Il setino piacere dell’accompagno
Quando andai via da Sezze mi portarono in via Congiunte che è il proseguo della Migliara 41 e mezzo che è la strada oltre l’Appia verso Latina degli archi di San Lidano, dopo Villafranca.
Quindi? I miei amici “abbandonati” a Sezze trovavano da me una “stazione di posta” dove fermarsi e, se soli, trovare l’accompagno. L’accompagno è il bisogno tutto setino di non andare solo per il mondo ma sempre accompagnato da uno di noi, da un paesano, da un amico. Sempre. Perché il mondo passato il Brivolco è pieno di rane, zanzare, aria fetida, di turchi alla marina, di astutissimi romani, di infingardi greci. Insomma di malaria.
Passavano con i mezzi che avevano e avevamo e andavamo per il mondo, ma non soli. Andavamo a cercare cose audaci, ma accompagnati. Il tutto si riduceva nella scoperta dell’ovvio, ma per noi anche quello era esotico, L’accompagno è una dose di coraggio a chi veniva da un mondo dove nulla era come era e solo la misericordia, la umana considerazione di faceva forti.
Mia madre, cispadana, non capiva e mi accusava di andare sempre con tutti e, per questo, di non stare mai a casa. Ma l’accompagnatore non può sottrarsi all’accompagno come chi si fa accompagnare non può rassegnarsi alla solitudine. In due, almeno, si fa una bolla rispetto al mondo e così siamo andati, sempre almeno in due, a fare rivoluzioni fallite, a visitare i papi, a contrastare la prosopopea di quelli di Latina che ogni volta ci chiedevano se a Sezze faceva freddo. Poi andammo per il mondo a vedere se… ma sempre accompagnati, sempre nella nostra bolla che faceva di Sezze semplicemente non il luogo geografico ma il luogo dove stavamo noi. Per avere accompagno a volte si facevano giri strani Enzo mi passava a prendere per andare a Carpineto in Vespa 150, e non ero proprio di strada.

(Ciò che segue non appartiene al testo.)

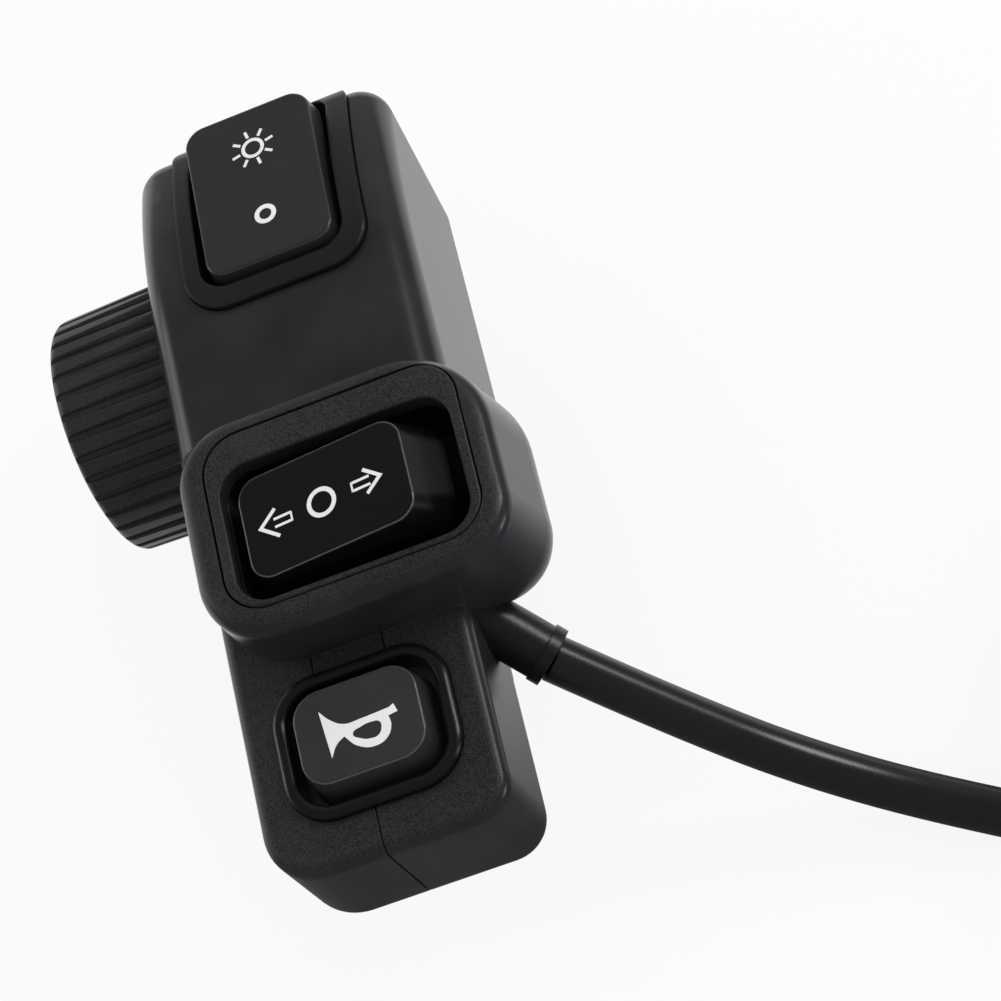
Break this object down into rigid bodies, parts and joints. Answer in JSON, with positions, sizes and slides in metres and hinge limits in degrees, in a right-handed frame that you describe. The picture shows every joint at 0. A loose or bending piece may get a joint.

La nostalgia? Ma no, eravamo almeno in due per ogni cosa come quando Sergio scopri al bar degli artisti che col Campari ci mettevano gli stuzzinichini “A SEzze manco i limono”. Rubavamo il mondo con gli occhi. Andammo in due anche allo zoo e Sergio guardando l’orango si fece persuaso che pensasse ed il dallo sguardo di quel “cristiano” in gabbia con la sua malinconia non posso ancora oggi dargli torto.
Poi ci allargammo a cercare di vedere il colore degli occhi delle ragazze che non ci guardavano ma, essendo in due almeno, ci consolavamo perchè condivivamo le sconfitte e non abbiamo vinto mai.
Ora siamo vecchi signori e l’accompagno non si usa più, ma così noi abbiamo diviso, e condiviso, la lezione che il mondo ci ha impartito.
Addo iamo? A facci n’agiro. E se n’è tunno che sia squadro, ma ci iamo n’seme.